The poor structure and dismal operations of the system since the demise of the Scorpions are at the heart of the issue. It will not help to legislate the return of the Scorpions as their tenure of office was too precarious to be regarded as secure (which is what the courts require). It is legally impermissible to create some informal body to do the work of the Scorpions. Indeed, what Willie Hofmeyr chooses to refer to as the “administrative arrangement” named the Anti-Corruption Task Team, which involves several entities which, between them, have never properly performed the task the team’s name suggests, is also illegal. This is the position in law, as its creation second-guesses the decision of Parliament in regard to the responsibility of the Hawks to deal with corruption as a priority crime.

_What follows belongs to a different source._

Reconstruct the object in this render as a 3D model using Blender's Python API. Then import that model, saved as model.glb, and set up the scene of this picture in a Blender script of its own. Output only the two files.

Tackling those involved in grand corruption is the first order of business for Batohi. She cannot wait for commissions of inquiry to report, she cannot turn a blind eye to those in the leadership of the ANC who cruise around with the stench of corruption in their trail, and she cannot rely on the Hawks to investigate to the standard required by the courts.

Caught between a rock and a hard place, Batohi will have to consider structural and operational reform of the laws governing the fight against the corrupt.

She will have to deal with dockets that have been gathering dust for years. She will have to find the staff to do it all. She will have to prune judiciously in her upper management ranks. She deserves public goodwill and support for rapid and decisive unpopular decisions she has to take.